Class action suits can deter trucking companies from withholding driver pay in the future, he said.

The amendment's proponents says the rules are meant to guarantee truckers a minimum wage, which most already receive through per-mile rates.

"We're just trying to make sure that the trucking companies don't have to deal with a patchwork of regulations," Mr. Denham said.

California's labor rules are closely watched in the transportation industry, as the state is home to the nation's two busiest seaports, and goods imported through the state are distributed nationwide.

A series of court decisions over the last two years have emboldened drivers to sue for back pay.

Last year, a federal court in California ruled that drivers could sue Penske Logistics, a unit of Penske Corp., over pay for meal and rest breaks. In June, a U.S. District Court judge ruled that the class-action suit against Wal-Mart could go forward.

A spokesman for Penske says the company supports the amendment because it creates a uniform set of federal rules for motor carriers. A Wal-Mart spokesman said the company would fight the case in a jury trial next year. A spokesperson for J.B. Hunt declined to comment. A Swift spokesperson did not respond to a request for comment.

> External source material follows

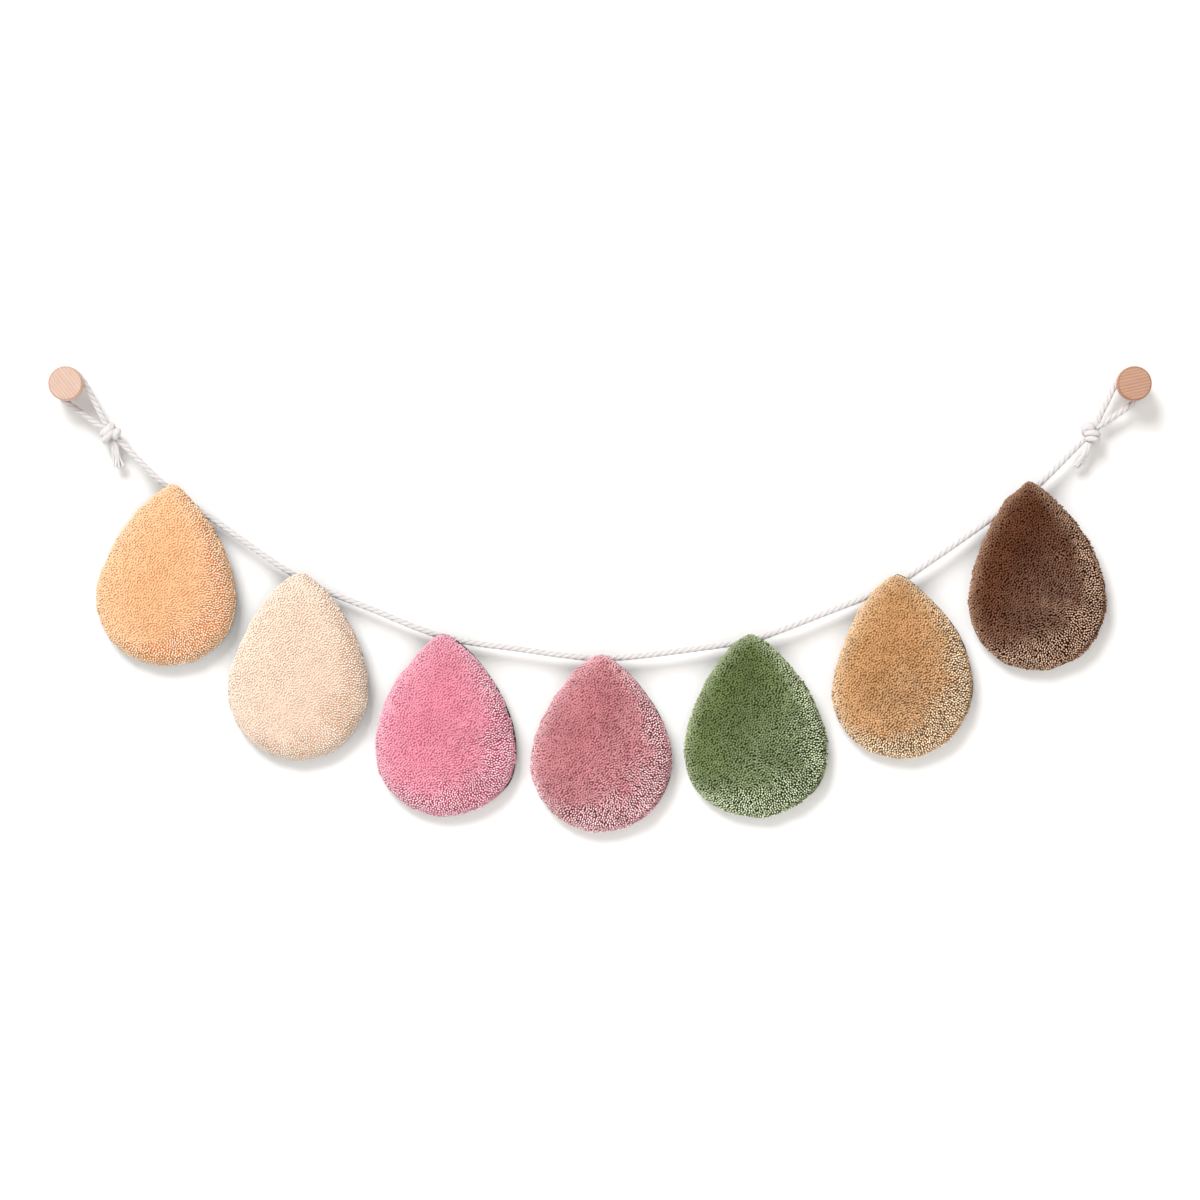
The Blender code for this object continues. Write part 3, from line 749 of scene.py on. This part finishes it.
def rope_group():
    """A curve swept as twisted strands. It keeps how high on a strand each point is, and its yarn."""
    kinds = {"Radius": "Float", "Valley": "Float", "Strands": "Int", "Lay": "Float", "Sides": "Int"}
    nodes, group, given = new_group("Twisted rope", kinds)
    radius, sides, lay = given["Radius"], given["Sides"], given["Lay"]
    long = nodes.out("GeometryNodeSplineParameter", output="Length")
    inputs = {"Curve": given["Geometry"], "Tilt": long / lay * -FULL_TURN}
    line, along = nodes.fixed(nodes.out("GeometryNodeSetCurveTilt", inputs), Along=long)
    circle = nodes.out("GeometryNodeCurvePrimitiveCircle", {"Resolution": sides, "Radius": radius})
    angle = nodes.out("GeometryNodeInputIndex") / sides * FULL_TURN
    crest = abs(nodes.math("COSINE", angle * (given["Strands"] / 2.0))) ** 0.75
    reach = crest.between(0.0, 1.0, given["Valley"], 1.0)
    section = nodes.moved(circle, Position=nodes.out("GeometryNodeInputPosition") * reach)
    profile, crest, angle = nodes.fixed(section, Crest=crest, Angle=angle)
    width = nodes.out("GeometryNodeInputRadius")
    inputs = {"Curve": line, "Profile Curve": profile, "Scale": width, "Fill Caps": True}
    swept = nodes.store(nodes.out("GeometryNodeCurveToMesh", inputs), "ridge", crest)
    lie = angle + along / lay * -FULL_TURN
    across, out = (nodes.math(wave, lie) * radius for wave in ("COSINE", "SINE"))
    yarn = nodes.out("ShaderNodeCombineXYZ", {"X": across, "Y": out, "Z": along})
    swept = nodes.store(swept, "yarn", yarn)
    end_group(nodes, given, nodes.out("GeometryNodeSetShadeSmooth", {"Geometry": swept}))
    return group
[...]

Members of both parties on the House Transportation Committee said they support the amendment, but differ on its scope. Rep. Peter DeFazio, (D., Ore.), the ranking Democrat on the committee, said the amendment should be narrowed so that truckers working entirely within California would still be subject to state labor laws.

California's labor commissioner on Thursday in a letter to the committee, argued that the meal and rest time payments should be treated like other state rules followed by trucking companies, such as weight limits.